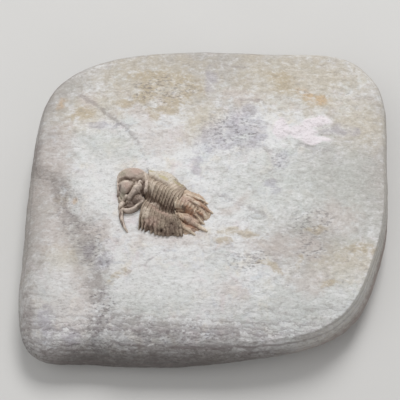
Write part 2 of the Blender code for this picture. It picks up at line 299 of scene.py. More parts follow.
stone = {
    "plateau": 20.0, "crown": 0.0006, "pole": (-12.0, -4.0), "baseInset": 6.5,
    "around": 420, "faceRings": 150, "shoulderRings": 34, "bellyRings": 14, "baseRings": 5,
    # widest outline: x, y, height of the widest line, width of the rounded edge, power of its curve
    "rim": [(53.5, 10.1, 9.0, 3.2, 1.7), (54.2, 28.6, 10.0, 4.0, 2.0), (51.0, 38.6, 10.5, 4.5, 2.2),
            (41.2, 46.2, 11.0, 4.5, 2.2), (18.0, 47.1, 11.0, 4.0, 2.2), (-6.0, 47.9, 11.0, 4.0, 2.2),
            (-27.0, 46.0, 11.0, 4.5, 2.2), (-41.6, 40.3, 10.5, 5.0, 2.2), (-49.8, 29.8, 10.0, 5.5, 2.2),
            (-52.8, 8.0, 9.5, 6.5, 2.1), (-53.5, -16.0, 9.0, 7.0, 2.0), (-53.4, -36.0, 8.0, 6.5, 1.9),
            (-48.0, -46.0, 7.0, 7.0, 2.0), (-32.8, -47.6, 6.0, 8.5, 2.1), (-10.0, -48.2, 6.0, 8.5, 2.1),
            (12.0, -46.5, 9.0, 5.5, 2.0), (30.4, -42.9, 10.0, 3.8, 1.4), (41.9, -35.5, 8.5, 3.9, 1.08),
            (48.9, -22.1, 7.5, 3.9, 1.08), (52.8, -7.1, 8.0, 3.4, 1.2)],
    "stepY": (-50.0, -38.0, -30.0, -22.0, -16.0, -9.0, -2.0, 3.0, 8.0, 12.0),
    "stepX": (-25.0, -27.0, -29.5, -29.5, -33.0, -35.8, -38.5, -43.5, -51.0, -60.0),
    "stepDrop": 2.0, "stepWidth": 3.2,
    "swell": ((-43.5, -25.0), (7.5, 14.0), 1.3),
    "frontFall": 0.010, "frontStart": -26.0,
    "bank": [(-19.0, 7.6), (-13.0, 7.0), (-8.0, 4.6), (-3.5, 0.6)], "bankHeight": 0.9, "bankWidth": 3.2,
    # bedding of the sides: bend and patches as height, size, octaves, seed; start and end of a groove
    "bedBend": (0.5, 9.0, 2, 5), "bedPatches": (0.5, 7.0, 2, 8), "bedGroove": (0.15, 0.6),
    "sideRough": (0.25, 3.0, 3, 13), "sideGain": 1.5,
}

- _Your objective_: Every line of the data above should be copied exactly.

- _Response below_:
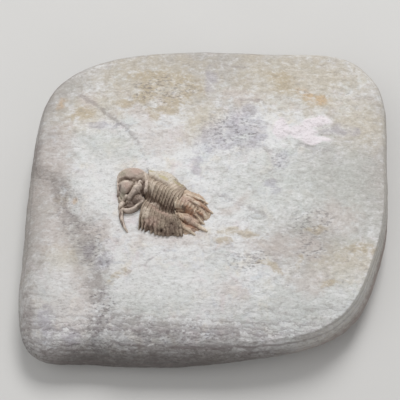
Write part 2 of the Blender code for this picture. It picks up at line 299 of scene.py. More parts follow.
stone = {
    "plateau": 20.0, "crown": 0.0006, "pole": (-12.0, -4.0), "baseInset": 6.5,
    "around": 420, "faceRings": 150, "shoulderRings": 34, "bellyRings": 14, "baseRings": 5,
    # widest outline: x, y, height of the widest line, width of the rounded edge, power of its curve
    "rim": [(53.5, 10.1, 9.0, 3.2, 1.7), (54.2, 28.6, 10.0, 4.0, 2.0), (51.0, 38.6, 10.5, 4.5, 2.2),
            (41.2, 46.2, 11.0, 4.5, 2.2), (18.0, 47.1, 11.0, 4.0, 2.2), (-6.0, 47.9, 11.0, 4.0, 2.2),
            (-27.0, 46.0, 11.0, 4.5, 2.2), (-41.6, 40.3, 10.5, 5.0, 2.2), (-49.8, 29.8, 10.0, 5.5, 2.2),
            (-52.8, 8.0, 9.5, 6.5, 2.1), (-53.5, -16.0, 9.0, 7.0, 2.0), (-53.4, -36.0, 8.0, 6.5, 1.9),
            (-48.0, -46.0, 7.0, 7.0, 2.0), (-32.8, -47.6, 6.0, 8.5, 2.1), (-10.0, -48.2, 6.0, 8.5, 2.1),
            (12.0, -46.5, 9.0, 5.5, 2.0), (30.4, -42.9, 10.0, 3.8, 1.4), (41.9, -35.5, 8.5, 3.9, 1.08),
            (48.9, -22.1, 7.5, 3.9, 1.08), (52.8, -7.1, 8.0, 3.4, 1.2)],
    "stepY": (-50.0, -38.0, -30.0, -22.0, -16.0, -9.0, -2.0, 3.0, 8.0, 12.0),
    "stepX": (-25.0, -27.0, -29.5, -29.5, -33.0, -35.8, -38.5, -43.5, -51.0, -60.0),
    "stepDrop": 2.0, "stepWidth": 3.2,
    "swell": ((-43.5, -25.0), (7.5, 14.0), 1.3),
    "frontFall": 0.010, "frontStart": -26.0,
    "bank": [(-19.0, 7.6), (-13.0, 7.0), (-8.0, 4.6), (-3.5, 0.6)], "bankHeight": 0.9, "bankWidth": 3.2,
    # bedding of the sides: bend and patches as height, size, octaves, seed; start and end of a groove
    "bedBend": (0.5, 9.0, 2, 5), "bedPatches": (0.5, 7.0, 2, 8), "bedGroove": (0.15, 0.6),
    "sideRough": (0.25, 3.0, 3, 13), "sideGain": 1.5,
}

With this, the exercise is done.